Mike Tilling, Arts Correspondent

Classical Music: Sola Music for Viola by Women Composers

Sola – Music for viola by women composers

Rosalind Ventris - viola

Bacewicz Kaprys polski No. 1**; Fuchs, L Sonata Pastorale for Unaccompanied Viola; Feery Boreal*; Beamish Penillion*; Lutyens Echo of the Wind;Maconchy Sketches (5) for Solo Viola; Imogen Holst Suite for Unaccompanied Viola; Musgrave In the Still of the Night; Light at the End of the Tunnel*

*premiere recording
**premiere recording in this arrangement


Delphian: DCD34292
https://www.delphianrecords.com/


How do you deal with a large exhibition at an art gallery? The fifty or sixty pieces on the walls are just too many to deal with adequately, don’t you agree?

My method is to do a quick tour of everything, noting half a dozen that I want to come back to later and, assuming the guardians will allow, walk back to give the selected half dozen the attention they deserve.


I tried a similar approach with the compilation on Rosalind Ventris’ debut album Sola. Each piece was either written specifically for the viola or had been transposed by Ventris herself. In the end I chose a composer I had never heard of – Grazyna Bacevicz – one I wish I’d never encountered – Elisabeth Lutyens, and one I thought I could trust – Imogen Holst.

Not only does each piece feature a rare experience, the viola as a solo instrument, but all the pieces are superbly played by Ventris and feature women composers. I know that violist jokes are traditional among musicians: (“What’s the difference between a coffin and a viola? A coffin has the dead on the inside)”, but most are cheap shots and only marginally funny.

Ventris’ women are part of the current reassessment of composers who have been shamefully neglected or ignored in the past: time to set some records straight.

My choice of the unknown composers is Grazyna Bacewyz and her Kaprys Polski (arr. Rosalind Ventris).

Having written over 200 pieces, including four symphonies, she must be a prime example of ‘neglect’. Her work stands as an excellent starting point for the CD as a whole, introducing the reflective, rather pensive mood of many of the pieces. It was originally composed as an encore showpiece, but is soulful and reflective, than playful and dynamic.

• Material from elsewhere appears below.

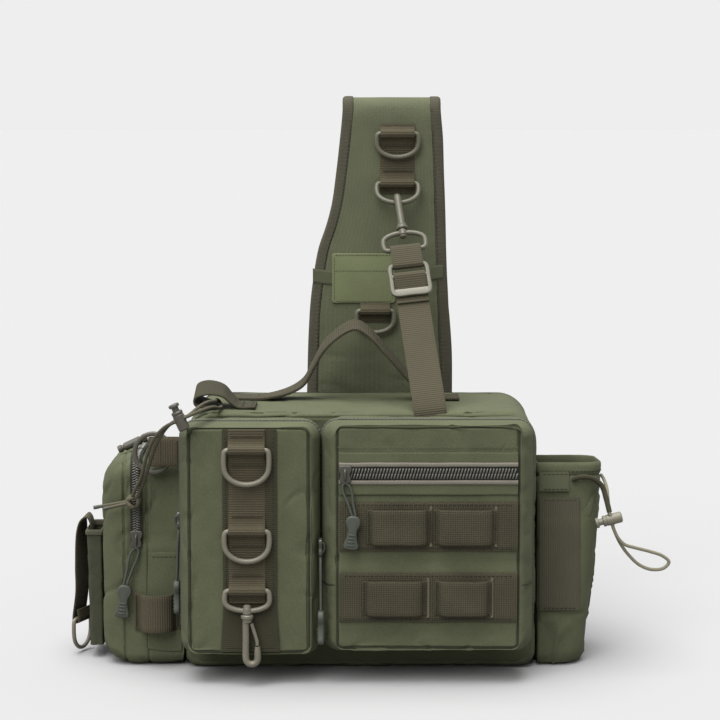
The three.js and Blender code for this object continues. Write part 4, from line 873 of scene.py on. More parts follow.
back = piece(shell("back_pad", PAD, in_pad, "mesh", groove=0.8, roll=0), "back_panel")
quilt(back, 36, 2.6)
rumple(back, 0.8, 40, 5)


# Zippers round the pockets' gussets, between their two sewn grooves
def away_from(middle, reach):
    """The direction away from a box of that reach round the middle."""
    def outward(at):
        off = at - middle
        return unit(off - np.clip(off, -reach, reach))
    return outward


def zipper_tape(name, line, outward, width, thickness):
    following = line[1:] + [2 * line[-1] - line[-2]]
    sides = [np.cross(outward(p), unit(q - p)) for p, q in zip(line, following)]
    return piece(ribbon(name, line, sides, width, "tape", thickness=thickness))


GUSSET_ZIP_W = sum(GUSSET_GROOVES) / 2
for name, size, place, first, last in (
    ("left", LEFT_POCKET, in_left, 0.36, 0.985),
    ("right", RIGHT_POCKET, in_right, 0.30, 0.96),
):
    line = along_shell(size, place, GUSSET_ZIP_W, first, last, out=-0.1)
    tall = size["top"] - size["bottom"]
    core = point(size["width"] / 2 - POCKET_CORNER, 0, tall / 2 - POCKET_CORNER)
    outward = away_from(place(0, size["bottom"] + tall / 2, GUSSET_ZIP_W), core)
    zipper_tape(f"gusset_tape_{name}", line, outward, 5, 0.5)
    spots = spots_on(line, outward, 1.5, slant=0.25, weave=0.7)
    piece(studs(f"gusset_teeth_{name}", spots, (0.9, 1.9, 0.7), "teeth"))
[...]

In Elisabeth Lutyens’ Echo of the Wind Op. 57, I can find no aural evidence of an echo nor a wind. I suppose when you are an avant garde composer you are allowed to eschew anything as banal as a title that makes sense.

It was Lutyens who famously coined the term ‘cowpat music’ for contemporaries she did not like: Vaughan Williams (my favourite cowpatter) Gustav Holst, John Ireland, etc. She went on to characterise their music as ‘folky, wolky melodies on the cor anglais’.

Here, her music consists largely of scratches with the bow bouncing on the strings, plus rapid ascents, and descents, with rests and crescendos. I think the listening public has voted with its wallet on music like this.

Imogen Holst gives us a Suite for Viola. It is divided into four sections; Prelude – Cinquepace (I had to look it up - a 16th Century dance) – Saraband – Gigue. The whole piece is beautifully melodic without being in the least sentimental. The Saraband is stately and the Gigue agile and humorous. In other words, Holst’s music adds to the range of the whole compilation. I am sure that ‘range’ was one of the thoughts in Ventris’ mind when deciding which pieces warranted inclusion.

The recording quality by Delphian is superb with every note clear and crisp. The CD has helpful notes on each piece and on the artist herself. I wonder how much longer we will be able to browse as we listen before everything is ‘streamed’.